Оба смеются.
— Да-да, — продолжает мысль Баравалле. — Гарибальди, Мадзини, ваши знаменитые Разин, Пугачев и вы, нигилисты, — это действительно поэты борьбы. Ваши идеалы — песня человеческого духа.
Кравчинскому приятно, что здесь, в далекой Италии, нашелся человек, который правильно понимает их движение, не поддается всевозможным вымыслам и наговорам реакционной печати.
Он пишет статью, а в голове рождаются планы других, новых статей — о Леопарди, Джусти, о прозе и драматургии, о самобытном устном творчестве певучего итальянского народа.
...В конце сентября Агостино Пистолези пригласил Кравчинского принять участие в заседаниях съезда рабочих организаций Ломбардии. Предложение соблазнительное. Однако и опасное! Время его пребывания здесь два-три месяца, лучше бы сосредоточенно работать, писать и не появляться ни на каких широких собраниях.
Агостино уговаривал: никто не узнает, никому не будет сказано, просто посидеть, послушать, позднее все это понадобится.
Хорошо, он пойдет. Но ни в списках президиума, ни в каких-либо других списках его фамилии значиться не должно. О выступлении и говорить не приходится...
Работы много, а отдачи пока никакой. Как увяз в безденежье, так до сих пор из него и не выбрался. Пришлось заложить часы, взять часть задатка из библиотеки, — словом, положение почти критическое. И внутреннее состояние осложняется безрадостными, трагическими известиями, поступающими из Петербурга. Там не прекращаются аресты. Снова взята Лебедева. Пишут, что на нее в последнее время устраивались настоящие облавы... Любатович в отчаянии: Колю Морозика перевели в Петропавловку, надежд на освобождение никаких. Что делать?.. Единственный, кто более или менее настроен оптимистически, — это Стефанович, все еще надеющийся на улучшение дел.
Проклятая жизнь! Изгнанник в изгнании, двойная изоляция. Ни самому нельзя свободно писать, ни своевременно получать корреспонденцию.
...Поиски службы, которая хотя бы немного улучшила его материальное положение, приводят Сергея к известному миланскому издателю, шефу местной газеты «Пунголо» («Жало») Эмилио Тревесу.
Тревес имел обыкновение: прежде чем принять будущего сотрудника на работу, говорить с ним лично.
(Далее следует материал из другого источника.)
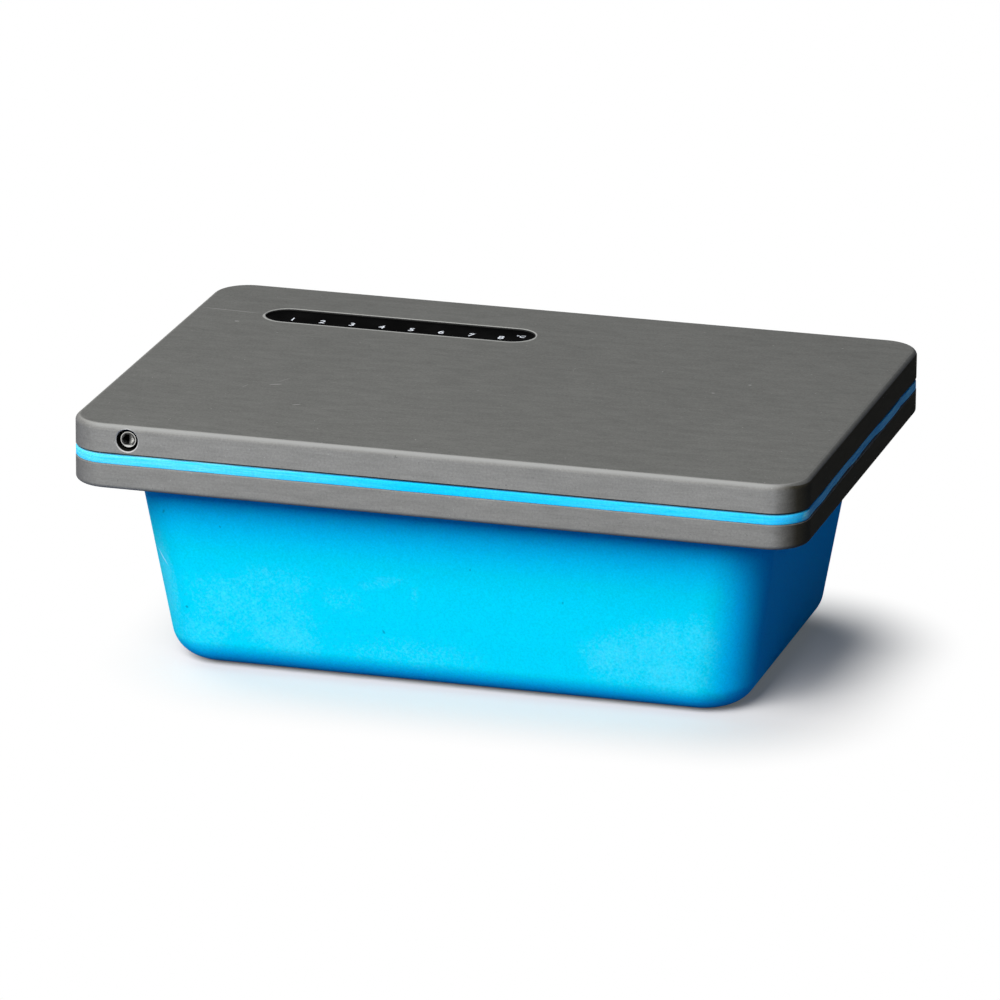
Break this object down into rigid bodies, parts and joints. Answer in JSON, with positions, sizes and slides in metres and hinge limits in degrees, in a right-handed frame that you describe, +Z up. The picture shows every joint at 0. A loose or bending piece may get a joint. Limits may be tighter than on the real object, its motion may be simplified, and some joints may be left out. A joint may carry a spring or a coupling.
{
  "type": "pcr cooling core",
  "caption": "Flat-topped aluminium cooling core for a tube rack, with a drafted silicone gel tub clamped below it, a thermometer strip and a fill plug.",
  "frame": {"origin": "centre of the outline on the underside of the tub, at the lowest point", "axes": "+X along the long side, away from the end with the plug and the strip; +Z up, out of the plate's top face; -Y out of the front face that holds the plug"},
  "size_m": [0.137, 0.095, 0.0493],
  "materials": {
    "plate_metal": "hard anodised, matt grey with fine milling grain",
    "frame_metal": "hard anodised, matt grey",
    "silicone": "moulded, satin",
    "gel": "clear wet gel",
    "strip_film": "glossy printed film",
    "plug_steel": "stainless, as turned",
    "screw_steel": "stainless, as turned"
  },
  "bodies": {
    "root": {"top_plate": "plate_metal", "thermometer_strip": "strip_film", "fill_plug": "plug_steel", "coolant_tub": "silicone", "coolant_gel": "gel", "clamp_frame": "frame_metal", "clamp_screws": "screw_steel"}
  },
  "joints": []
}
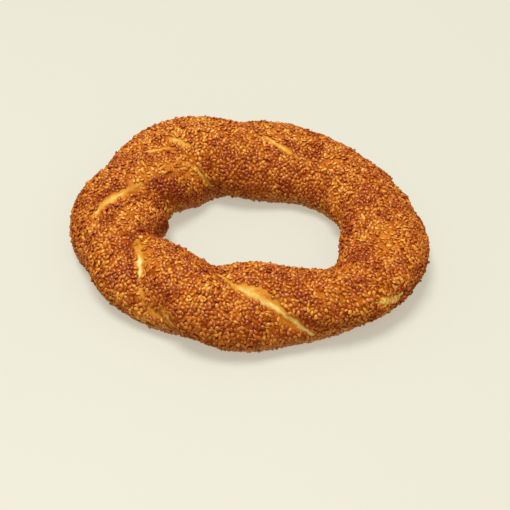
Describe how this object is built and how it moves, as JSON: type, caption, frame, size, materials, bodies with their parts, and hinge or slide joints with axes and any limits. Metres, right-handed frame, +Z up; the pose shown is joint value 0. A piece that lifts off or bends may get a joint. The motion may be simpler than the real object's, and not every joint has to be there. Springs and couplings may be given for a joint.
{
  "type": "simit",
  "caption": "Baked sesame bread ring of two dough strands twisted together, with an open middle and a flat underside.",
  "frame": {"origin": "centre of the bounding box in plan, at the flat underside the ring rests on", "axes": "+X along the ring's longest way, +Y across it in plan, +Z up through the ring's hole"},
  "size_m": [0.1988, 0.1782, 0.0379],
  "materials": {
    "crust": "baked golden-brown crust, closely covered with toasted seeds"
  },
  "bodies": {
    "root": {"simit": "crust"}
  },
  "joints": []
}
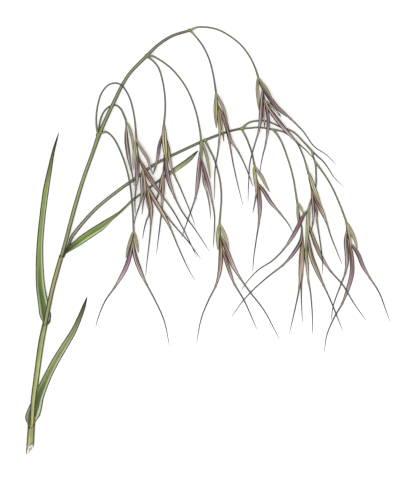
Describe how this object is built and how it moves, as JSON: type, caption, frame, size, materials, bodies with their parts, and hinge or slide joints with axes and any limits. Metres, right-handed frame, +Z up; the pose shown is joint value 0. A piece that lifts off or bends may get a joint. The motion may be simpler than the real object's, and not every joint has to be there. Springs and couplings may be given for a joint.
{
  "type": "cut ripgut brome flowering stem",
  "caption": "Cut, leafy flowering grass stem lying on its side, with an arching open panicle of drooping, long-awned purple and olive spikelets.",
  "frame": {"origin": "middle of the outline seen from above, on the surface that the stem lies on", "axes": "+Z up, +Y from the cut end towards the top of the panicle, +X towards the side that the spikelets droop to"},
  "size_m": [0.2549, 0.2995, 0.0216],
  "materials": {
    "stem": "satin, ribbed green to straw grass culm",
    "leaf": "matte, ribbed green leaf blade with pale margins",
    "glume": "matte, olive papery glume with dark edges",
    "floret": "matte, purple papery lemma with pale margins and grey-green awn"
  },
  "bodies": {
    "root": {"flowering_stem": "stem", "side_shoot": "stem", "leaf_blade_1": "leaf", "leaf_blade_2": "leaf", "leaf_blade_3": "leaf", "spikelet_01_glumes": "glume", "spikelet_01_florets": "floret", "spikelet_02_glumes": "glume", "spikelet_02_florets": "floret", "spikelet_03_glumes": "glume", "spikelet_03_florets": "floret", "spikelet_04_glumes": "glume", "spikelet_04_florets": "floret", "spikelet_05_glumes": "glume", "spikelet_05_florets": "floret", "spikelet_06_glumes": "glume", "spikelet_06_florets": "floret", "spikelet_07_glumes": "glume", "spikelet_07_florets": "floret", "spikelet_08_glumes": "glume", "spikelet_08_florets": "floret", "spikelet_09_glumes": "glume", "spikelet_09_florets": "floret", "spikelet_10_glumes": "glume", "spikelet_10_florets": "floret", "spikelet_11_glumes": "glume", "spikelet_11_florets": "floret", "spikelet_12_glumes": "glume", "spikelet_12_florets": "floret", "spikelet_13_glumes": "glume", "spikelet_13_florets": "floret"}
  },
  "joints": []
}
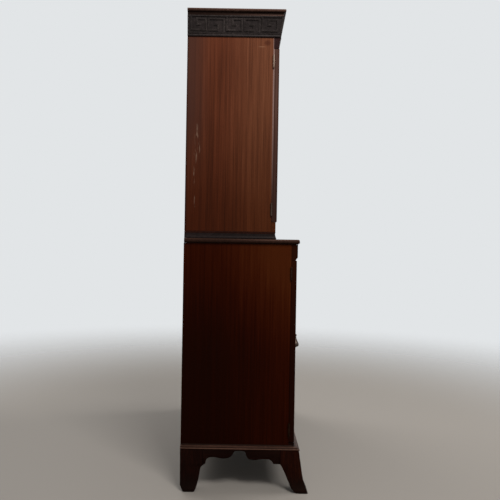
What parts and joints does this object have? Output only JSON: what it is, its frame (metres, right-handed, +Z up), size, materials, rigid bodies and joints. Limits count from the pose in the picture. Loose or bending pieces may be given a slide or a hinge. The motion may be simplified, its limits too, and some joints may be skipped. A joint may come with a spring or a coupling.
{
  "type": "glazed bookcase on a cupboard",
  "caption": "Tall mahogany bookcase: glazed doors over a deeper panelled cupboard on splayed feet, with a flared cornice and key fret.",
  "frame": {"origin": "on the floor under the middle of the whole piece, half way across its overall width and depth", "axes": "+Z up, the front with its doors faces -Y, the back plane is at +Y, and +X is to the right of someone facing the front"},
  "size_m": [1.053, 0.4585, 1.695],
  "materials": {
    "mahogany": "waxed, straight vertical grain, worn at the edges",
    "dark_mahogany": "dark stained and polished",
    "ebonised": "dark grey-brown stained, satin",
    "carcass_wood": "plain sawn, unpolished",
    "brass": "aged",
    "glass": "clear sheet"
  },
  "bodies": {
    "case": {"base_side_left": "mahogany", "base_side_right": "mahogany", "base_frieze_rail": "mahogany", "upper_side_left": "mahogany", "upper_side_right": "mahogany", "shelf_lower": "mahogany", "shelf_upper": "mahogany", "upper_sill": "mahogany", "base_bottom": "dark_mahogany", "base_top": "dark_mahogany", "base_moulding": "dark_mahogany", "foot_front_left": "dark_mahogany", "foot_front_right": "dark_mahogany", "foot_rear_left": "dark_mahogany", "foot_rear_right": "dark_mahogany", "apron_left": "dark_mahogany", "apron_right": "dark_mahogany", "apron_front": "dark_mahogany", "upper_fascia": "dark_mahogany", "cornice_cap": "dark_mahogany", "waist_moulding": "ebonised", "cornice_frieze": "ebonised", "cornice_fret_left": "ebonised", "cornice_fret_front": "ebonised", "cornice_fret_right": "ebonised", "base_shelf": "carcass_wood", "base_back": "carcass_wood", "upper_bottom": "carcass_wood", "upper_top": "carcass_wood", "upper_back": "carcass_wood", "base_door_left_hinge_bottom_fixed": "brass", "base_door_left_hinge_top_fixed": "brass", "glazed_door_left_hinge_bottom_fixed": "brass", "glazed_door_left_hinge_top_fixed": "brass", "base_door_right_hinge_bottom_fixed": "brass", "base_door_right_hinge_top_fixed": "brass", "glazed_door_right_hinge_bottom_fixed": "brass", "glazed_door_right_hinge_top_fixed": "brass"},
    "base_door_left": {"base_door_left_frame": "mahogany", "base_door_left_panel": "mahogany", "base_door_left_pull_rose": "brass", "base_door_left_hinge_bottom_moving": "brass", "base_door_left_hinge_top_moving": "brass"},
    "base_door_left_pull": {"base_door_left_pull_drop": "brass"},
    "glazed_door_left": {"glazed_door_left_frame": "mahogany", "glazed_door_left_bars": "mahogany", "glazed_door_left_glass": "glass", "glazed_door_left_hinge_bottom_moving": "brass", "glazed_door_left_hinge_top_moving": "brass"},
    "base_door_right": {"base_door_right_frame": "mahogany", "base_door_right_panel": "mahogany", "base_door_right_pull_rose": "brass", "base_door_right_hinge_bottom_moving": "brass", "base_door_right_hinge_top_moving": "brass"},
    "base_door_right_pull": {"base_door_right_pull_drop": "brass"},
    "glazed_door_right": {"glazed_door_right_frame": "mahogany", "glazed_door_right_bars": "mahogany", "glazed_door_right_glass": "glass", "glazed_door_right_hinge_bottom_moving": "brass", "glazed_door_right_hinge_top_moving": "brass"}
  },
  "joints": [
    {"name": "base_door_left_swing", "type": "hinge", "parent": "case", "child": "base_door_left", "pos_m": [-0.4837, -0.15875, 0.5], "axis": [0, 0, -1], "range_deg": [0, 175]},
    {"name": "base_door_left_pull_swing", "type": "hinge", "parent": "base_door_left", "child": "base_door_left_pull", "pos_m": [-0.0276, -0.21975, 0.472], "axis": [-1, 0, 0], "range_deg": [0, 80]},
    {"name": "glazed_door_left_swing", "type": "hinge", "parent": "case", "child": "glazed_door_left", "pos_m": [-0.4687, -0.08505, 1.2505], "axis": [0, 0, -1], "range_deg": [0, 175]},
    {"name": "base_door_right_swing", "type": "hinge", "parent": "case", "child": "base_door_right", "pos_m": [0.4837, -0.15875, 0.5], "axis": [0, 0, 1], "range_deg": [0, 175]},
    {"name": "base_door_right_pull_swing", "type": "hinge", "parent": "base_door_right", "child": "base_door_right_pull", "pos_m": [0.0276, -0.21975, 0.472], "axis": [-1, 0, 0], "range_deg": [0, 80]},
    {"name": "glazed_door_right_swing", "type": "hinge", "parent": "case", "child": "glazed_door_right", "pos_m": [0.4687, -0.08505, 1.2505], "axis": [0, 0, 1], "range_deg": [0, 175]}
  ]
}
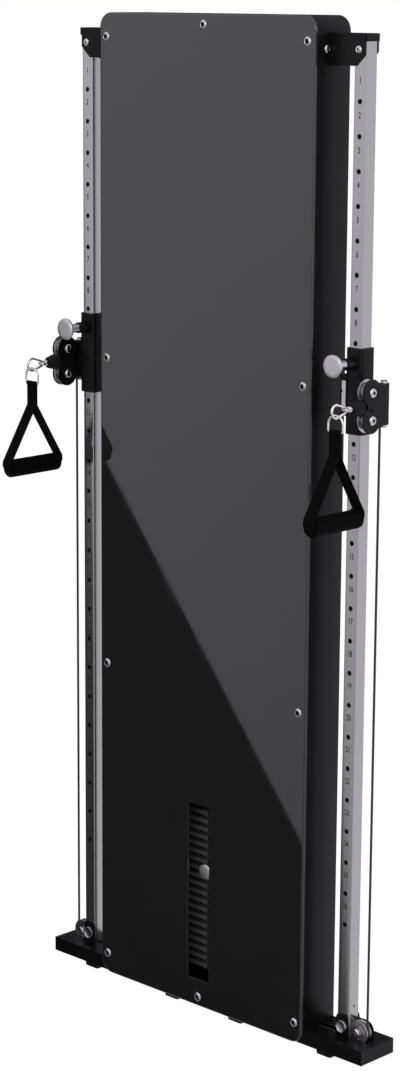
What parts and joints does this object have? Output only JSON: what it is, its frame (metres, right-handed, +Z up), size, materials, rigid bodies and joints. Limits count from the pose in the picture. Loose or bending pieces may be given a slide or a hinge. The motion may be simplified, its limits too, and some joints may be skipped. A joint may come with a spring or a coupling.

Особенно нравились ему люди, в силу каких-либо обстоятельств обедневшие или обнищавшие, но не без таланта. Такие, рассчитывал он, особенно работящи, даже услужливы.
Он принимал Кравчинского в роскошном кабинете, угощал сигаретами, кофе...
— Мне про вас говорили, синьор, — сказал небрежно. — Будем откровенны: я догадываюсь, кто вы, хотя настоящей вашей фамилии не знаю. Но это не суть важно. Вы не бандит, не убийца, не вор. Несколько ваших корреспонденций я читал. Нравятся. Откуда вы так хорошо знаете итальянский?
— Был здесь ранее на лечении, между прочим и выучил, — покривил душой Сергей.
— Похвально, похвально. — Тревес время от времени отпивал из чашки какой-то зеленоватый напиток, его крупное, все в жировых складках лицо, казалось, тает — он то вытирал его красным платочком, то обмахивал небольшим веером. — Проклятая жара! У вас, на севере, наверное, трещат морозы, а здесь... — Маленькими пронизывающими глазками смотрел на посетителя. — И все-таки кто же вы, синьор?.. Как вас величать?
— Горский, Сергей Горский, господин Тревес. Я действительно оттуда, где сейчас морозы. Я журналист, переводчик вашего Джованьоли. Пока, правда, мною переведен лишь «Спартак», буду рад, если еще найду что-то по душе. Я действительно нигилист, как у вас принято называть русских революционеров, имел честь быть одним из редакторов газеты «Земля и воля»... вынужден жить в эмиграции... Имею специальное военное образование — артиллерийский офицер, если вам это интересно.
Тревес удовлетворенно кивал, видно было, что ему кое-что известно, разумеется, очень немногое.
— Вы форрьетьер, синьор, иностранец, Поэтому меня больше интересует ваша благонадежность. И собственная репутация, разумеется. На работу я согласен вас взять, однако солидной должности предложить не могу. Впрочем, все впереди, все будет зависеть от времени и обстоятельств.
Сергей никогда не выступал в такой роли, ему казалось, что Тревес оказывает ему большую услугу, и поэтому он не стал договариваться о плате.
Расставались коллегами, один — в фешенебельном кабинете, свежем костюме, расплывающийся от жира, другой — в истоптанных ботинках, в одежде, требовавшей явного обновления, но с чувством достоинства, что в подобных ситуациях всегда вызывает некоторое удивление.